Despite that, the voice of the automated protocols was familiar to all of the crew. A database of pre-recorded sounds, it spoke with odd breaks and pacing, but was always understandable. Any crew member that had been with the ship a few years could recognize that voice like they could their crewmates'. It was the voice that gave announcements during the scheduled tests of the ship's automated protocols. And though it was hardly ever used for such purposes, it was also the voice that answered vocal inputs made to the central computer.

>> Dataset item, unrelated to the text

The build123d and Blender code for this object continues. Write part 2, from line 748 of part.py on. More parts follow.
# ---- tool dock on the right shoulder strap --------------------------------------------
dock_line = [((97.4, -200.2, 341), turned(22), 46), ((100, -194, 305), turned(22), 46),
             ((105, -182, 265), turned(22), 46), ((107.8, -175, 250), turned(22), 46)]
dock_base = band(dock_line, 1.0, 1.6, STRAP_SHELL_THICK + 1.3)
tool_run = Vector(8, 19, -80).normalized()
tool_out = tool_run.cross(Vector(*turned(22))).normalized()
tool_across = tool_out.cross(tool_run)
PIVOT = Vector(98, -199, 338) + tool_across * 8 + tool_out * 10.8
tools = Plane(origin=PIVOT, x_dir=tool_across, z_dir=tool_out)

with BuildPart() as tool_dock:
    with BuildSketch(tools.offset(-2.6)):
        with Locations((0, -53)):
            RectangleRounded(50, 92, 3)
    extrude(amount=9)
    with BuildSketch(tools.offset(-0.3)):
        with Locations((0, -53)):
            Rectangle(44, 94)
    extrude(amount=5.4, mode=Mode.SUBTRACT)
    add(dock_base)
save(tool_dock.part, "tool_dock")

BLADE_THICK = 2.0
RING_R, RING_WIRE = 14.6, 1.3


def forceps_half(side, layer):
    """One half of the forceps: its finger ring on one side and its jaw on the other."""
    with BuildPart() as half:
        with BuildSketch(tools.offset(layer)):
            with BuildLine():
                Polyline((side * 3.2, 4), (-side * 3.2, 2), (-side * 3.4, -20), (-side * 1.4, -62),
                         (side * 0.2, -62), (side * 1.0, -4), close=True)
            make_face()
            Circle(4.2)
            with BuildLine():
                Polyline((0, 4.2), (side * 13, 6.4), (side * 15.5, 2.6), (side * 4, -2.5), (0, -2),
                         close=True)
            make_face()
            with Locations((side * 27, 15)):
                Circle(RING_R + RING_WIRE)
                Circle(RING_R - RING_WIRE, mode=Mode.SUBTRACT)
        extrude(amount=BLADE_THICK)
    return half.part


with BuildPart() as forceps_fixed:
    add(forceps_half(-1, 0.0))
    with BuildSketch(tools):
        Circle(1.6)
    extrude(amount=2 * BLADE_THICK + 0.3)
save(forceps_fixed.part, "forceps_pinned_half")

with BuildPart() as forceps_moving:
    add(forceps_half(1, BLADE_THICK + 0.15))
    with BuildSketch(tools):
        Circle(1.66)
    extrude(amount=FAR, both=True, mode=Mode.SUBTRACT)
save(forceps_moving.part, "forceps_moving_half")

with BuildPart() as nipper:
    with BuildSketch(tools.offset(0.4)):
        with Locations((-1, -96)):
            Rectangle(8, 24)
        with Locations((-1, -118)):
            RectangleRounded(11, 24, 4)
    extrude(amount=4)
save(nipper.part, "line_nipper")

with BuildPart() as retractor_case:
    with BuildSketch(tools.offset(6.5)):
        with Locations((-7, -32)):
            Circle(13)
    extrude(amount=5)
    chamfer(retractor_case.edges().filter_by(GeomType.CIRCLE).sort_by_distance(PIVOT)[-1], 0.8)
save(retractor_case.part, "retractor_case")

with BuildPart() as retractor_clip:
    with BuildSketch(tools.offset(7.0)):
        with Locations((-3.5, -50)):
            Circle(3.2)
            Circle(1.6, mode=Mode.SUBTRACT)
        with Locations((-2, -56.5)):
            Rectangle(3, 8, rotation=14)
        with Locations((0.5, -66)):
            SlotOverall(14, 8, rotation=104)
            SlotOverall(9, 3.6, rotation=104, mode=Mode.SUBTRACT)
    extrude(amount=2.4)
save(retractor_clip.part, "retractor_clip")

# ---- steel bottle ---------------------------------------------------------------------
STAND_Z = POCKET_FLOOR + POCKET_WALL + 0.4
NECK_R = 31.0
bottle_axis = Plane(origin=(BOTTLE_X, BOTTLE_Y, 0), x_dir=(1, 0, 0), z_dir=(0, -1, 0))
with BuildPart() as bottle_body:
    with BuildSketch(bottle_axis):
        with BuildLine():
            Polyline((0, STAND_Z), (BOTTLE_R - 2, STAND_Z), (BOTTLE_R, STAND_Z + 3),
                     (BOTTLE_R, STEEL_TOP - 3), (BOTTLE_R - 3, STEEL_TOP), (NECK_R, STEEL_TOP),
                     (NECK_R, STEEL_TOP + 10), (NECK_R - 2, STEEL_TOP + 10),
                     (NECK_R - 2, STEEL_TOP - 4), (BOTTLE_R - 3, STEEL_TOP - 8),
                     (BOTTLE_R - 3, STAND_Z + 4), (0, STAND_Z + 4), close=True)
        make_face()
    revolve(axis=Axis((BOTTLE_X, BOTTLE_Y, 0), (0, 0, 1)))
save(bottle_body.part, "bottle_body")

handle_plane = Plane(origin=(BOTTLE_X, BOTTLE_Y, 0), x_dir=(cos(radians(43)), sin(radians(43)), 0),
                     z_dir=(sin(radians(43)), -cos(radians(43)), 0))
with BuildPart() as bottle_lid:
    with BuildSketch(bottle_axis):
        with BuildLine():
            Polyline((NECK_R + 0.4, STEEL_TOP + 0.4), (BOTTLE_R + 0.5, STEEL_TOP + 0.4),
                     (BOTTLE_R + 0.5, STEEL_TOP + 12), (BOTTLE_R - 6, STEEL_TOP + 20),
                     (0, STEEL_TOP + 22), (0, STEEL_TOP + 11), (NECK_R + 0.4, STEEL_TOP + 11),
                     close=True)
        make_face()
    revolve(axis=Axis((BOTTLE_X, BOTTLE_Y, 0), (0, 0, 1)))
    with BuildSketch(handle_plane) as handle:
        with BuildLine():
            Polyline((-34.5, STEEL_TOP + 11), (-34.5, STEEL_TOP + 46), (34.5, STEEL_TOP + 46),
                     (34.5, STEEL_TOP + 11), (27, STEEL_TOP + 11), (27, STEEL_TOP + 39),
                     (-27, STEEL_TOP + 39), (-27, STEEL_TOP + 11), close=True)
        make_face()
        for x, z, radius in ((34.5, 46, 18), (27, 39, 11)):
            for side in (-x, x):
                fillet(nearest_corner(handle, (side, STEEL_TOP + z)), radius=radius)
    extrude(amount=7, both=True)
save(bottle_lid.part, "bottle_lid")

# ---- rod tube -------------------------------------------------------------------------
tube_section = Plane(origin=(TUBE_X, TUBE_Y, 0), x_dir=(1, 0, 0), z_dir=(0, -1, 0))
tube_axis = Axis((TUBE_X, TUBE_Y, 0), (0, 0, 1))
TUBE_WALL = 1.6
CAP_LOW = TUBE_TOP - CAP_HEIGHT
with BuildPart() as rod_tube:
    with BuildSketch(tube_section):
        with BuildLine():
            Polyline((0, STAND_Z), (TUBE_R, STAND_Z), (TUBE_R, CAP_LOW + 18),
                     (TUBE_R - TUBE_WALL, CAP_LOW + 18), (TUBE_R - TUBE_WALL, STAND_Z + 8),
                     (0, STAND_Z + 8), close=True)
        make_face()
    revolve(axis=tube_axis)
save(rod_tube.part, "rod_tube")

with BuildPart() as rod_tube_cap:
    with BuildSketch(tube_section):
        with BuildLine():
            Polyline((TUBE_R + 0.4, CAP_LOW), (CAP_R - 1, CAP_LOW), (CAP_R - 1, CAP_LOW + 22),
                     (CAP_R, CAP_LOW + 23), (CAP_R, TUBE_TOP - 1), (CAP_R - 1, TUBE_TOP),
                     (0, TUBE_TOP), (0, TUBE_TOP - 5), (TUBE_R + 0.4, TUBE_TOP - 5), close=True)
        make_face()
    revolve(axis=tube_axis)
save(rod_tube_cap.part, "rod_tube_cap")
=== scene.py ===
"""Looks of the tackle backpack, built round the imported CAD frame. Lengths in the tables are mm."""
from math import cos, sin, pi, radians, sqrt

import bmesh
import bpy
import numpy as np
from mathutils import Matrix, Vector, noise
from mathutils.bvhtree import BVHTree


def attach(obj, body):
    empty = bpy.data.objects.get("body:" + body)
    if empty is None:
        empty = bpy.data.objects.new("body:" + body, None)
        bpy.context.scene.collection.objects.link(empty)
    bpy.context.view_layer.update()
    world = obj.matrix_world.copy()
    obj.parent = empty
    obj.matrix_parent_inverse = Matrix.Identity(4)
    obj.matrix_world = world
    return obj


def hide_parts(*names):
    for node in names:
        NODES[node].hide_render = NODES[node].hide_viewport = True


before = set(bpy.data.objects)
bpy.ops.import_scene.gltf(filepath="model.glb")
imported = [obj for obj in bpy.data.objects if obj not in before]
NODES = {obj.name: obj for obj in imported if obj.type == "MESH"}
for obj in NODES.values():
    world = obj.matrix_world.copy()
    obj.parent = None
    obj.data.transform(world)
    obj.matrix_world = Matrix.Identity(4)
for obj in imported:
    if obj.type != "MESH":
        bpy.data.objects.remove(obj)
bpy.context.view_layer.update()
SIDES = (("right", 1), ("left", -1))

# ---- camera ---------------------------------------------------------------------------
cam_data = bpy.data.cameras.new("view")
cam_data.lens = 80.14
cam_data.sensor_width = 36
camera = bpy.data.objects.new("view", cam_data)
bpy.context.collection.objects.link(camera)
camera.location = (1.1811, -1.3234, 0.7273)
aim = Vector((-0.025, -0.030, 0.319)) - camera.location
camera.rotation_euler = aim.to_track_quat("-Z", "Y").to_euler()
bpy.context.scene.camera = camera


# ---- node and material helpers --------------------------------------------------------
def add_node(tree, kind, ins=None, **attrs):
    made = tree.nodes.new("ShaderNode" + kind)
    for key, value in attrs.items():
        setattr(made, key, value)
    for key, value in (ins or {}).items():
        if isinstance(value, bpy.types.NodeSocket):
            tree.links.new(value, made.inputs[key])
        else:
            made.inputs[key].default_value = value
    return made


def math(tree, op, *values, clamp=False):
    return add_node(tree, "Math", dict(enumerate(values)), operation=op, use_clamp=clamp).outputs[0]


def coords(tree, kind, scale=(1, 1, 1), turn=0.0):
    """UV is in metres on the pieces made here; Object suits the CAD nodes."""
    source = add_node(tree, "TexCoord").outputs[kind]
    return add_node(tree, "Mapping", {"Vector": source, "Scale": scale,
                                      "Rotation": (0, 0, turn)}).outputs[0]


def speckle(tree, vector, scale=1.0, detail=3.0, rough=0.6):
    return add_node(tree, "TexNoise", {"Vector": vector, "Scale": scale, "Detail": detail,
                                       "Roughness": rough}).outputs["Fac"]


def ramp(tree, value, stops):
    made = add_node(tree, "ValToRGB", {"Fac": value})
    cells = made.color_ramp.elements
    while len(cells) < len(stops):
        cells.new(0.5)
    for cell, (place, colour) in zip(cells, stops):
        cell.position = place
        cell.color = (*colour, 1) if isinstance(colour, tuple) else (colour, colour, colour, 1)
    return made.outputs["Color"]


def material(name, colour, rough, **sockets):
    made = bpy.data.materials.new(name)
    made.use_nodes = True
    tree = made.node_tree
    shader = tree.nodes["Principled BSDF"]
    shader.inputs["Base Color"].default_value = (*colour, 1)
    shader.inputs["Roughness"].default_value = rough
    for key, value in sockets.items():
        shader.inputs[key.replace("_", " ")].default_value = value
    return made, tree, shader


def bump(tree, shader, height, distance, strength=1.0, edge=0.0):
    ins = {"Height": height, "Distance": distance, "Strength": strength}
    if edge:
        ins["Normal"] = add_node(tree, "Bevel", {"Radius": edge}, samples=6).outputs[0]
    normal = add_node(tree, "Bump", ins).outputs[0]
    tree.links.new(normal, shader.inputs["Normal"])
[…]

Keifer Robinson knew that voice. Over the years, as she recognized it, she had come to trust it. Perhaps that was why, as she watched the ship's communications arrays once again redirect themselves, she did not panic when the broadcast began. "Allied craft, be advised. High-energy debris warning is in effect southeast of Base position. Repeat: high-energy debris warning is in effect southeast of Base position." The warning went out on their standard communications channel with the default encryption, exactly as the automated protocols were meant to transmit. The warning also played across the bridge, and Keifer could tell by the settings of the console in front of her that the speakers were also set to play the audio of incoming transmissions.

True enough, a response to the automated warning came from the leader of the ship's pilots, Captain 'Fireball' Adams. "What the hell are you guys doing over there, making high-energy debris? That wasn't part of the damn plan!" That was beyond dangerous to small support craft like her Arcbird and the slightly larger Warhawks carrying the Marine strike teams.

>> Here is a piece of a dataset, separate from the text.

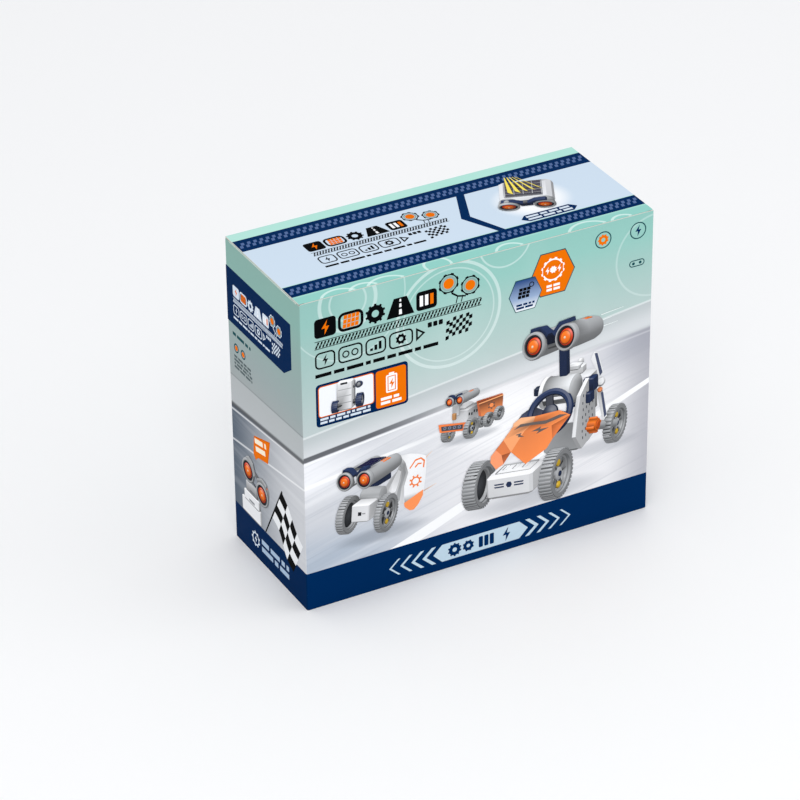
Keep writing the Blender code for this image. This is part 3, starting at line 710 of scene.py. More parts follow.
def title_block(art, u, v, scale, dark):
    """A title made of symbols: a row of blocks, a slanted strip, outlined symbols, a flag and a pair of lenses.

    Its own frame is 122 wide and 50 high, and dark is the colour of what is black on the front.
    """
    art.at(u, v, scale)
    title_blocks(art, dark)
    art.at(u, v, scale, skew=0.12)
    for column in range(4):                 # the cells of the solar panel in the second block
        for row in range(3):
            left, low = 16.2 + column * 2.9, 31.9 + row * 3.2
            art.box(left, low, left + 2.5, low + 2.8, ORANGE)
    art.at(u, v, scale)
    for low in (21.6, 27.0):                # the strip between the rows
        art.box(0, low, 120.5, low + 0.45, dark)
    for row, low in enumerate((22.3, 24.6)):
        for k in range(48):
            art.slanted(0.2 + k * 2.5 + row * 1.2, low, 1.35, 2.1, 0.75, dark)
    title_outlines(art, dark)
    title_lenses(art, dark)
    art.bars(0, 0.2, 89, 4.2, dark, 1, 1, 4)
    art.at(u + 94 * scale, v + 2.5 * scale, scale * 0.95, 12, 0.28)
    for column in range(8):                 # the flag
        for row in range(5):
            if (column + row) % 2 == 0:
                left, low = column * 2.6, row * 2.8 + 0.9 * math.sin(column * 0.8)
                art.box(left, low, left + 2.6, low + 2.8, dark)


def title_blocks(art, dark):
    """The upper row: a block with a bolt, a solar panel's frame, a gear, a road and a block with three bars."""
    base, top = 29.5, 43.2
    middle = (base + top) / 2
    art.box(0, base, 15.4, top, dark, 1, 2.5)
    art.area(bolt(7.7, middle, 5.2), ORANGE, 2)
    art.box(16.8, base, 35, top, dark, 1, 4.5, 2.0)
    art.gear(43.5, middle, 7.2, 10, 2.6, dark)
    art.area([(51.5, base), (71.5, base), (66.2, top), (56.8, top)], dark)
    for low, high, half in ((1.6, 5.2, 1.1), (6.8, 9.4, 0.85), (10.8, 12.6, 0.65)):
        far = half * 0.8
        art.area([(61.5 - half, base + low), (61.5 + half, base + low), (61.5 + far, base + high),
                  (61.5 - far, base + high)], WHITE, 2)
    art.box(73, base, 88, top, dark, 1, 2.5)
    for k, colour in enumerate((WHITE, WHITE, ORANGE)):
        art.box(75.5 + k * 3.8, base + 3, 77.9 + k * 3.8, top - 3, colour, 2)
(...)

Standing beside the flat top of the radar console Admiral Gives masked an annoyance beneath his calm. He had no issue handing command of the mission to the ghost, but he did not enjoy dealing with the unknown. And Hydrian involvement in this situation, very much was an unknown. He had never engaged the Hydra, nor did he have any idea how Hydrian code had come to be involved with Crimson Heart. And at present, with the automated protocols running the ship, it was all he could do to stand there and look calm. "Remind me to have a conversation with Captain Adams about radio formality," he told the yeoman beside him. If Adams were to address the ship properly, the automated protocols would be able to issue a response with a status update.

Still, it hardly mattered. As long as their support craft hugged the Singularity's flank, they'd be safe – relatively at least. The mission plan had always been to escort them. With the Warhawks packed full of Marines, they'd never been intended to engage. The Singularity had been tasked with taking out the pirate fleet, and ordinarily, that shouldn't have been an issue, but the worlds had a vicious way of treating overconfidence.

Watching over the ship's automated protocols, Lieutenant Foster could not help the gasp that left her lips when she saw them start to shift. Was this the moment the virus finally started to take control?

No, she realized, watching the code grow in complexity and attack that around it. These changes weren't damaging the protocols, they were rebuilding them, but not to the code they had once been. It was altering and improving them, protecting them as the virus ran its own parallel processes. A counter-attack. "Sir," she called to the Admiral, "the automated control network... It's fighting back." Before her eyes, the automated control network was adapting, building cyberwarfare programs. "I've never seen anything like it."